Police investigators are to ask the Speaker of Parliament whether the more than Rs. 40 million worth of certificates of deposits belonging to former senior PA government minister Anuruddha Ratwatte and his wife had been included in his Declaration of Assets submitted to Parliament. The declaration was made by Mr. Ratwatte in January 2002, just after a month of his election to the present Parliament. Ratwatte, himself, has told news media that the police probe was a "harassment".

A special team of detectives of the Criminal Investigation Department (CID) are now probing the discovery of this large amount of funds held in the form of certificates by the Ratwattes. The discovery was made after police obtained a court order to open personal deposit lockers belonging to the former PA strongman in a Colombo bank last week. Police will now seek the Speaker's permission to check on Mr. Ratwatte's declaration to Parliament. The Certificates of Deposit were in the names of Mr. Ratwatte and Mrs. Ramani Ratwatte nee Imbuldeniya except for one which was in the name of Mrs. Ratwatte and Mr. Shevan Kanageswaran, her son from a former marriage. This particular certificate of deposit carried an address at Issipathana Mawatha, Colombo 5, whereas all others carried the official Stanmore Crescent address of Ratwatte when he was Deputy Defence Minister.

CID sleuths believe that all certificates of deposit except for the one in Kanageswaran and Imbuldeniya's names were bought and deposited when the former minister was holding the official post in the last PA regime. When a team of CID officials met Colombo Fort Magistrate Priyantha Fernando in this regard on Friday afternoon they were asked to submit a detailed report to court on September 3.

Mr. Ratwatte speaking to the press from the premises of the bank soon after the CID discovered the certificates of deposit, said that when the Government signed a Memorandum of Understanding with the LTTE he was put in remand prison. "Now when the government is preparing to lift the ban on the LTTE from September 6, they are accusing me of hiding arms, ammunitions and drugs in safety lockers of the Bank. However much they harass me we are against the division of the country," he added. He further said that he would take legal action against all those who infringed his right to deposit certificates of deposit in a bank's safety lockers.
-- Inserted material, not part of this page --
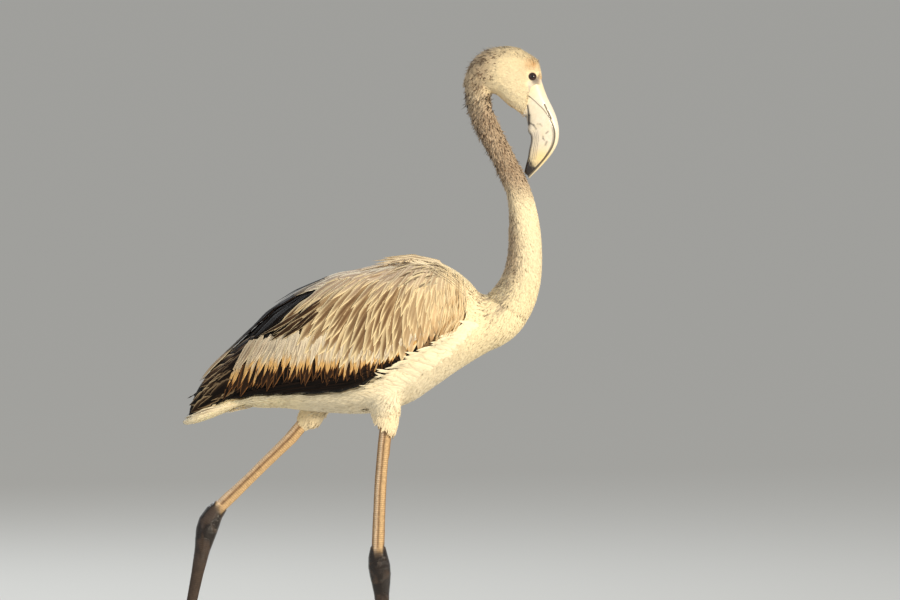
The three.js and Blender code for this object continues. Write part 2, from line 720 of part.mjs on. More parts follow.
const neckNames = ['neck_upper', 'neck_middle', 'neck_lower'];
neckNames.forEach((name, i) => {
  const length = limb(neckCourse, neckCuts[i] + GAP / 2, neckCuts[i + 1] - GAP / 2, NECK_STEPS, NECK_SIDES);
  flamingo.add(named(name, length, i === 0 ? TAN : CREAM));
});
flamingo.add(named('trunk', makeTrunk(), CREAM));

for (const [word, side] of [['right', -1], ['left', 1]]) {
  const layer = wingLayer(side);
  flamingo.add(named(`wing_${word}`, layer.intersect(above(COVERT_EDGE, GAP / 2)), TAN));
  flamingo.add(named(`flight_feathers_${word}`, layer.subtract(above(COVERT_EDGE, -GAP / 2)), UMBER));
}
flamingo.add(named('tail', makeTail(), CREAM));

for (const [word, rows, foot, side] of [
  ['right', RIGHT_LEG, RIGHT_FOOT, -1],
  ['left', LEFT_LEG, LEFT_FOOT, 1],
]) {
  const course = byDistance(rows, 3);
  const stops = [0, ...LEG_CUTS.map((place) => distanceAt(course, place)), course[course.length - 1][0]];
  ['thigh', 'shank', 'ankle', 'tarsus'].forEach((part, i) => {
    const from = i === 0 ? 0 : stops[i] + GAP / 2;
    const to = i === 3 ? stops[i + 1] : stops[i + 1] - GAP / 2;
    let length = limb(course, from, to, LEG_STEPS[i], LIMB_SIDES);
    if (part === 'thigh') {
      length = length.subtract(trunkGrown).subtract(wingSpace);
    }
    flamingo.add(named(`${part}_${word}`, length, part === 'thigh' ? CREAM : LEG_BROWN, 0.6));
  });
  flamingo.add(named(`foot_${word}`, makeFoot(foot, course, side), LEG_BROWN, 0.6));
}

export default flamingo;
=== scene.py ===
"""A young greater flamingo at life size, in mid stride, with its coat of feathers.

Lengths are metres unless a name ends in _MM. +X is the way the bird faces, +Y is its left, +Z is up.
Places in side view are (column, row) in the 900 by 600 picture, where one step is 1.25 mm of the
bird's middle plane. The steps are: a smooth form through the CAD solids, one skin inside it, small
tufts rooted on the skin, long vanes for wings, back and tail, then bill, eyes and claws.
"""

import math
from collections import namedtuple
import bpy
import numpy as np
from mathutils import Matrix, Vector
from mathutils.bvhtree import BVHTree


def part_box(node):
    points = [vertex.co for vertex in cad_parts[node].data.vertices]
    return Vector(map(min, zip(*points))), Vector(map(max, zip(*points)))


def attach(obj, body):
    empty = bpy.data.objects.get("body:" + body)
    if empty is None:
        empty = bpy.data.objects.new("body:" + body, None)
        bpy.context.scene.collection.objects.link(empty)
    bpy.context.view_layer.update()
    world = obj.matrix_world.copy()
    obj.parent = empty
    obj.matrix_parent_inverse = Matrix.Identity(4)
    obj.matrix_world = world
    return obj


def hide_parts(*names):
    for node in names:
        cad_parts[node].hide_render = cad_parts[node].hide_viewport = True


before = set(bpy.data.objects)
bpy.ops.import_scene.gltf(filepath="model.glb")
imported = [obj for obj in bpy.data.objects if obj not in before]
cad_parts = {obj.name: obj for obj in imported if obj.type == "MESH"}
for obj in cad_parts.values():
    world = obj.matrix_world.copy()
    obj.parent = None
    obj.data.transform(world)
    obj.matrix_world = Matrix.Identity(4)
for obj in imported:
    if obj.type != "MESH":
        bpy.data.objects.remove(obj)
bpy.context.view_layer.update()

random = np.random.default_rng(20)  # every part draws from it in turn, in the order at the end

# ---------------------------------------------------------------- sizes and places
MM = 0.001
STEP = 1.25 * MM  # one column or row of the picture, on the bird
MIDDLE_COLUMN = 355.5
FLOOR_ROW = 773
CENTRING_MM = 5.6  # from the measures of bill and legs to the frame, along X

SIDES = {"right": -1, "left": 1}
FLESH = ["head", "neck_upper", "neck_middle", "neck_lower", "trunk", "tail"]
PAIRED_FLESH = ["wing", "flight_feathers", "thigh"]
PAIRED_LIMBS = ["shank", "ankle", "tarsus", "foot"]
FEATHERED = FLESH + [f"{part}_{side}" for part in PAIRED_FLESH for side in SIDES]
LIMBS = [f"{part}_{side}" for part in PAIRED_LIMBS for side in SIDES]

# How deep the coat is over the skin, by node.
COAT_MM = {
    "head": 1.3, "neck_upper": 1.9, "neck_middle": 2.1, "neck_lower": 2.6, "trunk": 3.6,
    "tail": 2.6, "wing": 4.2, "flight_feathers": 4.2, "thigh": 2.4,
}
SCUTE_MM = 2.6  # from one row of leg scutes to the next
SHANK_RADIUS = 7.9 * MM
GROOVE_DEPTH = 0.8 * MM  # of the groove down each shank
ABOVE_FLOOR = 0.05 * MM  # as low as the feet reach
BODY_VOXEL = 1.35 * MM  # how fine the form of body and legs is
LIMB_VOXEL = 0.85 * MM
BASE_SINK = 2.4 * MM  # how far under the form's surface the lowest vanes run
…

A CID source that wished to remain anonymous said the million dollar question is from where did the former minister got this enormous sum of money and also whether he has declared this money in the declaration of assets he submitted to Parliament. Meanwhile, the CID is also likely to seek further court orders to ascertain whether Ratwatte has similar deposits in other banks, too. So far the safety lockers of only one bank has been searched.

"We are in the process of receiving some vital information of some other material investments he is supposed to have made. If those information are correct what we have discovered so far is only the tip of the iceberg," the source further said.